Rhoads, an attorney and former legislative aide, defeated incumbent Democrat Bev Harbin in the primary and beat Wong on Tuesday by 208 votes — but he got plenty dirty doing so.
The Republican Party repeatedly sent out mailers that blasted Rhoads and his wife, Cindy McMillan, for their links to a bribery scandal that landed former City Councilman Andy Mirikitani in federal prison five years ago. McMillan once worked for Mirikitani at City Hall and was a key prosecution witness against him. She testified that he awarded her bonuses totaling nearly $17,000 in exchange for funneling some of the money to his campaign committee.
The Republican mailers — which didn't mention Wong — featured images of cash changing hands, and charged that "When Karl Rhoads had a chance to stop a corrupt politician, he stood by and did nothing."
Rhoads and McMillan cooperated with investigators after another former Mirikitani aide told about similar payments he received. Rhoads has characterized himself and McMillan as whistleblowers for their role in the case.
Rhoads said he wasn't particularly surprised at the attack mailers — Harbin had hammered on the Mirikitani case during the primary — and was ready to respond.
"All the social science research indicates that the reason campaigns use negative ads is because they work," he said. "We waited and made a conscious decision not to go negative unless they did. But we weren't going to sit by and take it on the chin if they did."
The Democratic Party sent out mailers attacking Wong for a series of speeding tickets he received in recent years. "Slow down, Collin Wong," the cards demanded.
And Rhoads' campaign directly attacked Wong for being born in New York City and allegedly moving into Chinatown solely to run for office.
Wong said he had indeed received a number of speeding tickets but insisted that they were irrelevant to the House race.
And Wong said the New York mailers — which were designed with a computer program that superimposed his face on a photo of someone else standing in front of the New York skyline — were ridiculous.
Wong said he was born in New York because his parents happened to be attending school there at the time, but that the family moved back to Hawai'i when he was 1 year old. He did move into House District 28 from another O'ahu address just a few years ago, but not just to run for office, he said.

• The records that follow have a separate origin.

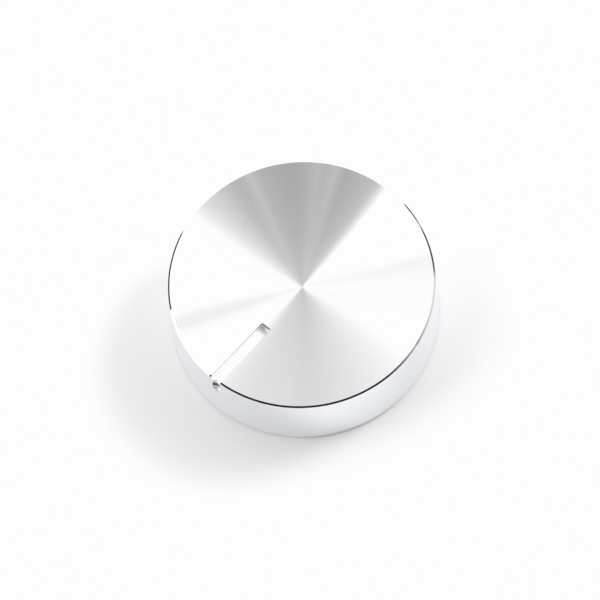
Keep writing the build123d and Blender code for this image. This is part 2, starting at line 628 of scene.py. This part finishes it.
@dataclass(frozen=True)
class MilledMetal:
    """Aluminium cut by an end mill, with fine marks across the path.

    Painted shade darkens a band round one height, where such a band is given.
    """

    name: str
    colour: Colour = (0.95, 0.955, 0.965, 1.0)
    stain: Colour = (0.91, 0.915, 0.93, 1.0)
    painted_shade: Colour = (0.03, 0.03, 0.033, 1.0)
    painted_shade_height: float = 0.0
    painted_shade_half: float = 0.0
    roughness: float = 0.45
    marks_per_metre: float = 9000.0
    mark_height: float = 0.0000015
    mark_stretch: tuple[float, float, float] = (0.15, 1.0, 0.15)
    painted_shade_core: float = 0.7
    spread: float = 0.15

    def build(self) -> bpy.types.Material:
        """Wires the material.

        Returns:
            The material.
        """
        material = bpy.data.materials.new(self.name)
        material.use_nodes = True
        wires = Wiring(material.node_tree)
        place = wires.place()
        grain = wires.noise(wires.vector("MULTIPLY", place, self.mark_stretch), self.marks_per_metre)
        colour = wires.blend(wires.fade(grain, TINT_LOW, TINT_HIGH), self.stain, self.colour)
        # A band of painted shade: near black round the given height, fading out past its half width.
        if self.painted_shade_half:
            away = wires.sum("ABSOLUTE", wires.sum("SUBTRACT", wires.height(place), self.painted_shade_height))
            shade_band = wires.fade(away, self.painted_shade_half, self.painted_shade_half * self.painted_shade_core)
            colour = wires.blend(shade_band, colour, self.painted_shade)
        smoother, rougher = self.roughness * (1 - self.spread), self.roughness * (1 + self.spread)
        rough = wires.fade(grain, NOISE_LOW, NOISE_HIGH, smoother, rougher)
        bump = wires.node("Bump", {"Height": grain, "Strength": 1.0, "Distance": self.mark_height})
        metal = wires.node("BsdfPrincipled", {"Metallic": 1.0, "Roughness": rough, "Base Color": colour})
        wires.tree.links.new(bump.outputs[0], metal.inputs["Normal"])
        wires.end(metal)
        return material


@dataclass(frozen=True)
class MouldedBlack:
    """Black moulded plastic with the fine even grain of an eroded mould."""

    name: str = "black_moulding_finish"
    low: Colour = (0.012, 0.012, 0.013, 1.0)
    high: Colour = (0.030, 0.030, 0.032, 1.0)
    roughness: float = 0.48
    grain_per_metre: float = 5200.0
    grain_height: float = 0.000012
    grain_strength: float = 0.55
    flow_per_metre: float = 160.0
    flow_detail: float = 3.0
    gloss: float = 0.45
    smoothest: float = 0.85
    roughest: float = 1.12

    def build(self) -> bpy.types.Material:
        """Wires the material.

        Returns:
            The material.
        """
        material = bpy.data.materials.new(self.name)
        material.use_nodes = True
        wires = Wiring(material.node_tree)
        place = wires.place()
        grain = wires.noise(place, self.grain_per_metre)
        flow = wires.noise(place, self.flow_per_metre, self.flow_detail)
        colour = wires.blend(wires.fade(flow, NOISE_LOW, NOISE_HIGH), self.low, self.high)
        smoother, rougher = self.roughness * self.smoothest, self.roughness * self.roughest
        rough = wires.fade(flow, NOISE_LOW, NOISE_HIGH, smoother, rougher)
        relief = {"Height": grain, "Strength": self.grain_strength, "Distance": self.grain_height}
        bump = wires.node("Bump", relief)
        plastic = wires.node("BsdfPrincipled", {"Roughness": rough, "Base Color": colour})
        plastic.inputs["Specular IOR Level"].default_value = self.gloss
        wires.tree.links.new(bump.outputs[0], plastic.inputs["Normal"])
        wires.end(plastic)
        return material


@dataclass(frozen=True)
class RolledSteel:
    """Cold-rolled spring strip, with rolling lines along its length and a faint straw tint."""

    name: str = "spring_steel_finish"
    colour: Colour = (0.60, 0.59, 0.57, 1.0)
    stain: Colour = (0.46, 0.44, 0.41, 1.0)
    roughness: float = 0.30
    lines_per_mm: float = 9.0
    line_detail: float = 2.0
    stains_per_metre: float = 420.0
    stain_from: float = 0.4
    stain_to: float = 0.7
    smoothest: float = 0.8
    roughest: float = 1.25

    def build(self) -> bpy.types.Material:
        """Wires the material.

        Returns:
            The material.
        """
        material = bpy.data.materials.new(self.name)
        material.use_nodes = True
        wires = Wiring(material.node_tree)
        place = wires.place()
        flat = wires.vector("MULTIPLY", place, (MM_PER_METRE, MM_PER_METRE, 0.0))
        path = wires.sum("ADD", wires.length(flat), wires.height(place))
        line = wires.lines(path, self.lines_per_mm, self.line_detail)
        cloud = wires.noise(place, self.stains_per_metre)
        colour = wires.blend(wires.fade(cloud, self.stain_from, self.stain_to), self.colour, self.stain)
        smoother, rougher = self.roughness * self.smoothest, self.roughness * self.roughest
        rough = wires.fade(line, NOISE_LOW, NOISE_HIGH, smoother, rougher)
        steel = wires.node("BsdfPrincipled", {"Metallic": 1.0, "Roughness": rough, "Base Color": colour})
        wires.end(steel)
        return material


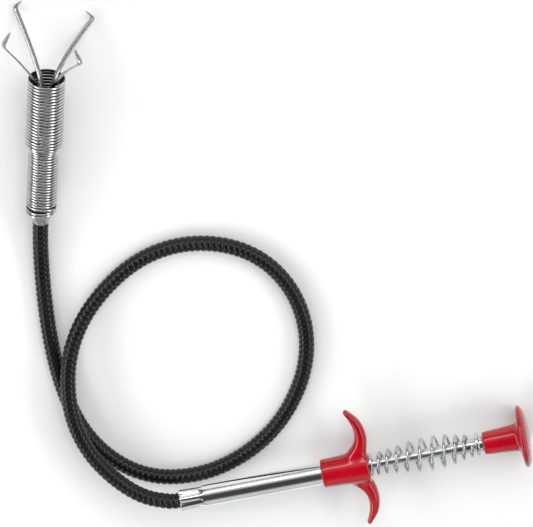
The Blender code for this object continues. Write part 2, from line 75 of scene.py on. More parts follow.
# per claw: turn about the head axis, bend (z, radius), the hook's slope
CLAWS = ((46.1, 22.5, 30.3, 44.0), (128.4, 25.9, 28.4, 43.0), (218.3, 25.7, 27.4, 35.0), (303.0, 23.4, 30.6, 52.0))
CLAW_ROOT_Z, CLAW_ROOT_R, CLAW_MOUTH_R, CLAW_MOUTH_SLOPE = -11.0, 3.2, 7.1, 33.0
CLAW_W, CLAW_T, HOOK_LEN = 2.5, 0.7, 7.5
HUB_Z0, HUB_Z1, HUB_R = -19.5, -11.6, 4.3
HOSE_R = 4.0
ROUTE = [
    (-7.7, 1.15, 15.9), (-14.8, 4.1, 15.7), (-21.8, 9.1, 15.3), (-28.5, 16.3, 14.8),
    (-35.3, 26.0, 14.3), (-39.8, 36.1, 14.0), (-42.5, 46.1, 13.7), (-43.6, 55.3, 13.4),
    (-43.2, 65.5, 13.1), (-41.1, 77.5, 12.5), (-37.5, 88.6, 11.4), (-32.2, 98.6, 9.8),
    (-25.6, 107.3, 8.0), (-17.5, 115.0, 6.4), (-7.0, 122.6, 4.9), (5.1, 129.0, 4.15),
    (18.1, 132.8, 4.05), (31.6, 133.5, 4.05), (44.6, 131.0, 4.05), (56.8, 125.5, 4.05),
    (67.2, 116.7, 4.05), (74.9, 104.9, 4.05), (79.3, 91.2, 4.05), (80.3, 76.4, 4.05),
    (77.7, 61.5, 4.05), (72.0, 47.7, 4.05), (63.7, 35.3, 4.05), (53.5, 24.6, 4.05),
    (41.6, 16.4, 4.05), (28.6, 10.6, 4.05), (14.9, 7.5, 4.05), (1.1, 7.6, 4.05),
    (-12.0, 10.8, 4.05), (-21.8, 16.6, 4.05), (-29.8, 24.1, 4.05), (-35.9, 32.6, 4.05),
    (-40.5, 42.1, 4.05), (-43.5, 51.9, 4.05), (-45.4, 62.8, 4.05), (-46.5, 76.8, 4.05),
    (-46.4, 91.8, 4.05), (-45.4, 106.8, 4.05), (-43.7, 121.7, 4.1), (-41.6, 135.6, 4.6),
]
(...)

Rhoads, who was also born on the Mainland, said the mailers were legitimate because they did not specifically charge that Wong had moved directly from New York to Chinatown as an adult.
Wong said his campaign chose not to mail any negative advertising, but that he did not believe the mailers from Rhoads and the Democrats were the only cause of his defeat.
"Negative campaigning was a factor, but ultimately campaigns are won and lost by turning out favorable voters," he said. "I'm just concerned that this is the kind of thing that Hawai'i voters respond to."